After looking through past posts for inspiration, I also realized that there was nothing yet for “good eats recs” near CET. No worries though, because ya girl here has been keeping a list over the course of last month.
Alley 18 is full of tasty food for low prices. Unfortunately I don’t have pictures of every store front there, but it’s a very cozy alley. Everything is easy to find and the prices range from under $1 to $1.75.
For stores that are open through the day, there’s:
- bánh canh cua– Crab noodle soup. Delish.
- bún bò huế — A type of beef noodle soup that’s much different from phớ. There’s two places in the alley that serve it. Personally, I like what the store on the right-hand side of the alley serves more.
- bún thịt nướng—Rice noodles served with barbecued pork, veggies (bean sprouts, carrots, daikon, cabbage, herbs), a deep-fried spring roll and however much fish sauce you want.
- bánh cuốn—Meat and mushrooms wrapped in rice dough. Served with bean sprouts, mint, and fried onion. I get this for breakfast sometimes; the ladies who work there are super friendly (as are literally every food seller in Alley 18).
There are some foods and drinks that are only available from cart owners in the morning, such as sweet potato (khoai lang) and fresh milk/soy milk/green bean milk/I love milk (sữa tươi/ sữa đậu nành/ sữa đậu xanh/ tôi rất thích uống sữa).
The phớ shop (the one that’s further down the alley) is also only open in the morning. Not sure if I’d recommend it though; the phớ I got there had a funny taste the first and last time I tried it. Maybe it was just that one time though *shrugs*.
At night, if you walk all the way down to the end of the alley, you’ll find a hủ tiếu (another kind of rice noodle soup) cart surrounded by low plastic tables and chairs. The hủ tiếu there is pretty good and super cheap. I like to get hủ tiếu mì, which is half rice noodle, half egg noodle, and sliced pork meat on top. I also like to say “thêm sườn,” which means “please add pork bones too.” The cart owner also serves hủ tiếu bò viên (rice noodle soup with beef meatballs) and hủ tiếu hoành thánh (rice noodle soup with Vietnamese wonton).
My favorite stop in Alley 18 is actually *cue heavenly choir*… the sinh tố (smoothie) cart!
It’s fresh fruit smoothies for 20,000 đòng or less depending on what you get. I love the mango smoothie (sinh tố xoài) and the custard apple + strawberry smoothie (sinh tố mãng cầu và dâu).
This post is running long but I have just a few more recs to include:
- Fantastea, now known as Trà Tiên Hưởng has bubble tea and regular tea. It’s also a nice place to do homework. Julia reccommends their tea macchiatos.
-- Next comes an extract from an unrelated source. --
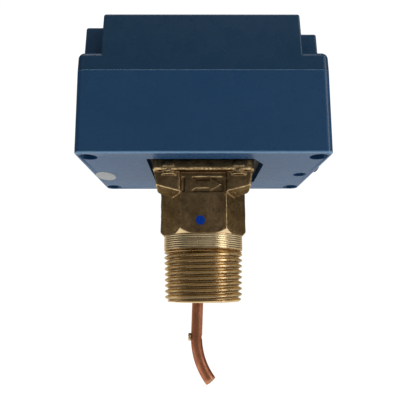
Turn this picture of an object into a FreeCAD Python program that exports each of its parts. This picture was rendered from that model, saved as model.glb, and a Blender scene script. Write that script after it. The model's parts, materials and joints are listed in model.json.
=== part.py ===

It’s located on the way to Alley 18, at 15i Nguyễn Thị Minh Khai.
- Bisteak! Or steak. It’s located across the street from Highlands Coffee, the one at 27B Nguyễn Đình Chiểu. Try it for dinner because this place doesn’t exist during the day. Literally.
- Bánh Cuốn Hồng Hạnh is a restaurant that serves Huế food. It’s at 17 Nguyễn Thị Minh Khai.
- Get all the bánh mì you could ever want at Bánh Mì Hồng Liên, located at 18A1 Nguyễn Thị Minh Khai. My favorite is their omelette bánh mì, and yes I would recommend asking them to add pâté. Yum. They also have sticky rice, baked desserts, and burgers (though I haven’t tried those yet).
- For the best phở (with broth) in 5 minute walking distance, try Phở Cao Vân located at 25 Mạc Đĩnh Chi, Đa Kao, Quận 1, Hồ Chí Minh. It’s just past KFC.
- Check out Alley 12 for a small fruit market. There’s a vegetarian place there I like, and there’s also a small restaurant called Ngò Rí where they serve food family style. Ngò Rí changes up their menu daily. It’s good to go earlier because they run out of certain dishes pretty quickly.
- Alley 19A has some good phở khô (beef noodles without broth) and bún chả (grilled pork floating in fish sauce and a bit of bamboo, rice noodle, and of course, lots of herbs).
- Hello Weekend is a cool market that happens every other weekend at the stadium near Alley 12. There’s some decent food to be tried there.
- Lastly, if you’re looking for a dessert place, try Ba Tròn. It’s located at 016 Chung Cư A3 Phan Xích Long in the Phú Nhuận District.